The FAA recently sent a message that it means business when enforcing these requirements. The Hinman Company of Kalamazoo, Michigan carried passengers aboard its two business jets for approximately 850 flights over three years pursuant to six time-sharing agreements. An FAA investigation revealed that, on top of the charges permitted in its regulations, Hinman billed for payments to Honeywell’s MSP program and for de-icing and anti-icing. Hinman apparently also failed to itemize the expenses separately for each flight leg, as required by the regulations. Finally, the FAA claimed that in two cases Hinman charged for the same trip twice and for two trips for separate customers supposedly conducted at the same time. “The aircraft could not have conducted both trips in the same day,” noted the FAA, choosing not to view the discrepancy as a simple typo.
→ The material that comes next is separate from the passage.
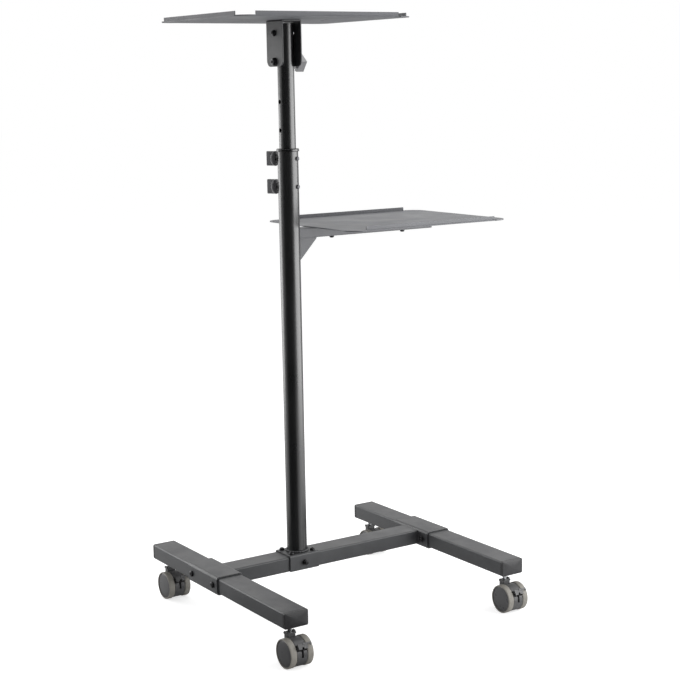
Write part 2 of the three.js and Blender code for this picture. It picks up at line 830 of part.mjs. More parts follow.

In a letter to the agency, Hinman admitted its mistake in billing for MSP, arguing (as in case (b) above) that the deviation was unintentional and did not involve flight-safety issues, which was probably true, and stating that it had refunded the charges to the timesharees. The company also provided specific charges for each leg. Note that the FAA never alleged that Hinman had charged for crew services, a big no-no for the agency, which could have argued in that case that Hinman had forfeited operational control of the time-share flights.

None of this seems to have bought any favors for Hinman with the FAA, however. In a letter delivered to the company last June, the agency concluded that Hinman conducted the time-share flights “for profit” and operated them under the Part 135 charter rules without authority to do so. Before taking further action, the FAA gave Hinman 30 days to accept a proposed $3.3 million settlement.

Clearly, time-sharing agreements can be useful—but only if you follow all the rules.